Rotork plc (LON: ROR), a global provider of flow control solutions, has issued a trading update for the four-month period ending October 31, 2025, confirming that full-year expectations remain unchanged.
The company also announced a new share buyback program worth £50 million, signaling confidence in its financial position. The stock is up more than 4% on Wednesday.
Group order intake saw a 6% year-on-year increase on an organic constant currency (OCC) basis, with growth across all three divisions. Including the contribution from the recently acquired Noah, order intake rose by 8% compared to the same period last year. Rotork's management remains optimistic, citing supportive end markets and the effectiveness of the Growth+ strategy.

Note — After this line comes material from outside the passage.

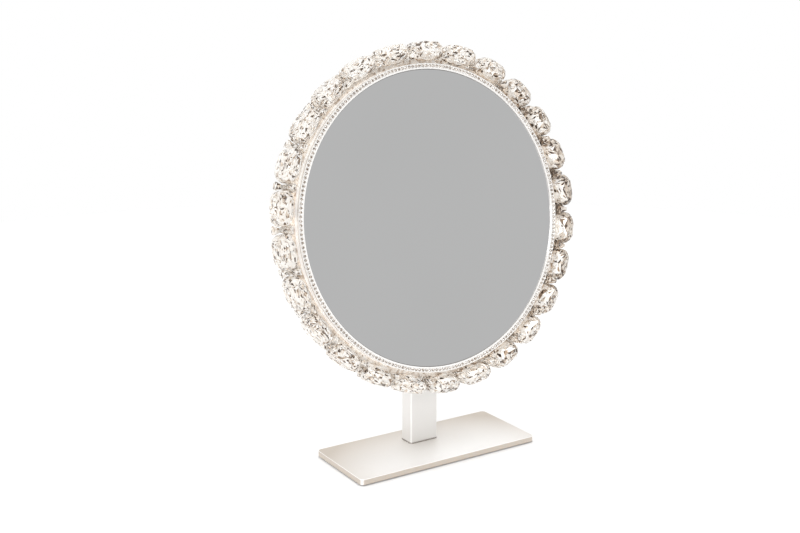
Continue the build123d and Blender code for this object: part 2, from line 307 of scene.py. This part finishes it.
def painted_shade_falloff(s, low, high, strength):
    """Painted shade: a darker, warmer tone towards the back, the ends and the sides of a plate."""
    x, y, _ = s.split(s.coords)
    across = s.span(x, -1.0, 1.0, low.x, high.x)
    deep = s.span(y, 0.0, 1.0, low.y, high.y)
    ends = s.maths("MULTIPLY", s.maths("POWER", s.maths("ABSOLUTE", across), END_POWER), END_SHARE)
    back = s.maths("MULTIPLY", s.maths("POWER", deep, BACK_POWER), BACK_SHARE)
    side = s.span(s.split(s.geometry("True Normal"))[2], 1.0, 0.0, 0.0, SIDE_NORMAL)
    reach = s.maths("MAXIMUM", s.maths("ADD", ends, back), side)
    return s.ramp(reach, (0.0, NO_TINT), (1.0, strength))


def satin_champagne(name, colour, painted_shade_box=None, square=True):
    """Satin champagne-silver lacquer: fine grain, faint clouds, a painted highlight on the rounded edges,
    and painted shade in corners and crevices. The third argument, if given, is a box (low, high, strength)
    of painted shade that darkens and warms the piece towards its back, ends and sides. Square says that the
    flat faces are square to the axes."""
    s = Shade(name, Metallic=0.35)
    grain = s.noise(1.0, 4.0, 0.65, s.stretched(GRAIN_SCALE))
    speckle = s.noise(SPECKLE_SCALE, 2.0)
    clouds = s.noise(CLOUD_SCALE, 4.0)
    rubbed = s.noise(RUBBED_SCALE, 5.0, 0.7)
    duller = tuple(part * 0.97 for part in colour)
    brighter = tuple(min(1, part * 1.02) for part in colour)
    tint = s.ramp(clouds, (0.3, duller), (0.7, brighter))
    tint = s.times(tint, s.ramp(rubbed, (0.58, NO_TINT), (0.78, DUST_TINT)))
    # painted shade towards the plate's back, ends and sides
    if painted_shade_box:
        tint = s.times(tint, painted_shade_falloff(s, *painted_shade_box))
    # painted highlight along the rounded edges
    if square:
        tint = s.mix(edges(s), tint, EDGE_HIGHLIGHT_TINT)
    # painted shade: ambient occlusion darkens the colour in corners, crevices and where parts meet
    contact_shade = s.tree.nodes.new("ShaderNodeAmbientOcclusion")
    contact_shade.inputs["Distance"].default_value = CREVICE_REACH
    contact_shade.samples = CREVICE_SAMPLES
    crevice_shade = s.ramp(contact_shade.outputs["AO"], (0.5, CREVICE_SHADE_TINT), (0.74, NO_TINT))
    s.feed("Base Color", s.times(tint, crevice_shade))
    s.feed("Roughness", s.maths("ADD", s.span(grain, 0.30, 0.42), s.span(rubbed, 0.0, 0.08)))
    s.bump(s.maths("ADD", grain, s.span(speckle, 0.0, 0.6)), 0.22, 0.12 * MM)
    return s.material


def polished_metal(name, colour, roughness, scale, metallic=1.0, glow=0.0):
    """Polished plating with faint swirls from wiping. The glow stands for light that the stones round it
    send back."""
    s = Shade(name, Metallic=metallic, Emission_Color=(1, 1, 1, 1), Emission_Strength=glow)
    clouds = s.noise(scale, 4.0)
    swirls = s.noise(scale * 24, 3.0, 0.6)
    s.feed("Base Color", s.ramp(clouds, (0.3, tuple(part * 0.94 for part in colour)), (0.7, colour)))
    s.feed("Roughness", s.span(swirls, roughness * 0.6, roughness * 1.5, 0.25, 0.75))
    s.bump(swirls, 0.08, 0.05 * MM)
    return s.material


def fastener_steel(name):
    """Nickel-plated steel with turning marks and faint stains."""
    s = Shade(name, Metallic=1.0)
    turned = s.noise(900, 4.0, 0.6)
    stain = s.noise(240, 3.0)
    s.feed("Base Color", s.ramp(stain, (0.3, (0.5, 0.49, 0.47)), (0.7, (0.68, 0.67, 0.65))))
    s.feed("Roughness", s.span(turned, 0.18, 0.42))
    s.bump(turned, 0.15, 0.06 * MM)
    return s.material


def foam(name):
    """Dark closed-cell foam with small pores."""
    s = Shade(name)
    pores = s.cells(1500)
    patches = s.noise(40, 3.0)
    s.feed("Base Color", s.ramp(patches, (0.3, (0.030, 0.029, 0.028)), (0.7, (0.055, 0.053, 0.051))))
    s.feed("Roughness", s.span(pores, 0.75, 0.95))
    s.bump(pores, 0.5, 0.2 * MM)
    return s.material


def nylon(name):
    """Natural nylon, slightly cloudy."""
    s = Shade(name, Subsurface_Weight=0.1)
    clouds = s.noise(600, 3.0)
    s.feed("Base Color", s.ramp(clouds, (0.3, (0.78, 0.77, 0.73)), (0.7, (0.85, 0.84, 0.81))))
    s.feed("Roughness", s.span(clouds, 0.35, 0.5))
    s.bump(clouds, 0.1, 0.05 * MM)
    return s.material


def seat_metal(name):
    """Champagne anodised collar with a fine hammered grain that glints in browns."""
    s = Shade(name, Metallic=0.7)
    red, green, blue = s.chips(420)
    tone = s.ramp(s.noise(260, 4.0, 0.6),
                  (0.32, (0.60, 0.51, 0.43)), (0.45, (0.88, 0.81, 0.73)), (0.7, (0.96, 0.93, 0.89)))
    chip = s.ramp(red, (0.0, (0.42, 0.33, 0.26)), (0.25, (0.9, 0.84, 0.78)), (1.0, NO_TINT))
    s.feed("Base Color", s.mix(0.8, tone, chip, "MULTIPLY"))
    s.feed("Roughness", s.span(green, 0.14, 0.34))
    s.bump(blue, 0.25, 0.4 * MM)
    return s.material


# ---------------------------------------------------------------- glass

FACET_SHARE = 0.6  # how far a chip's tone follows its facet
LIP_SHADE = (0.34, 0.32, 0.31)
LIP_SHADE_FROM, LIP_SHADE_TO = -1.2 * MM, 0.4 * MM  # from the lip's inner edge, outwards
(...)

The Oil & Gas division benefited from electrification trends in upstream markets, revenue growth in Rotork Service, and stable downstream conditions. CPI performed strongly, driven by its focus on Target Segments, with notable growth in HVAC (including data centers) and marine markets. Water & Power achieved growth in water infrastructure, alternative energy, and the Americas.
Rotork anticipates 2025 to be another year of progress on an OCC basis. The company's strong cash generation and robust balance sheet support its disciplined capital allocation policy. While actively pursuing strategic acquisitions aligned with the Growth+ strategy, Rotork is also committed to returning value to shareholders.

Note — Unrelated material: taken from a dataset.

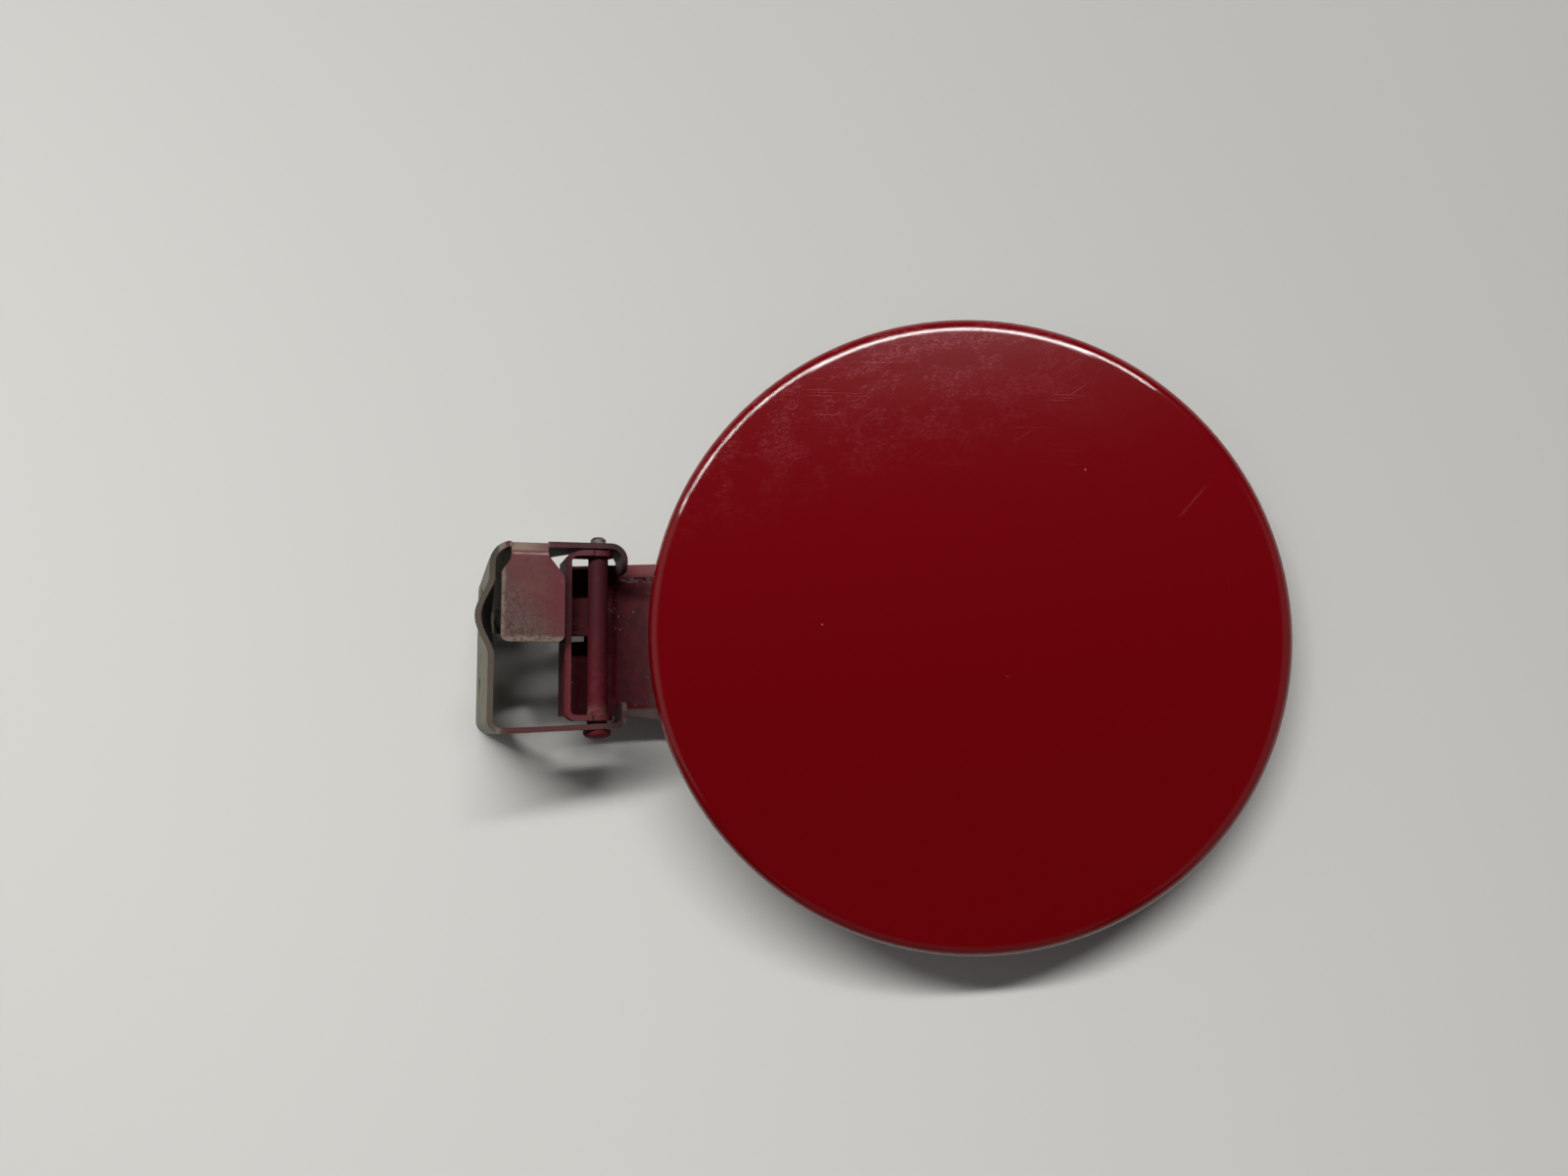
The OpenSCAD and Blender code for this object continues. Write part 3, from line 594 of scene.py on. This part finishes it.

Rotork's net cash position, including lease liabilities, stood at £37.3 million as of October 31, 2025, compared to £43.3 million in June 2025. During the period, the company returned £51.7 million to shareholders, including an interim dividend of £24.5 million and the completion of the buyback program announced in March 2025, which amounted to £27.2 million.
Rotork will publish its 2025 Full Year results on Tuesday, 10 March 2026.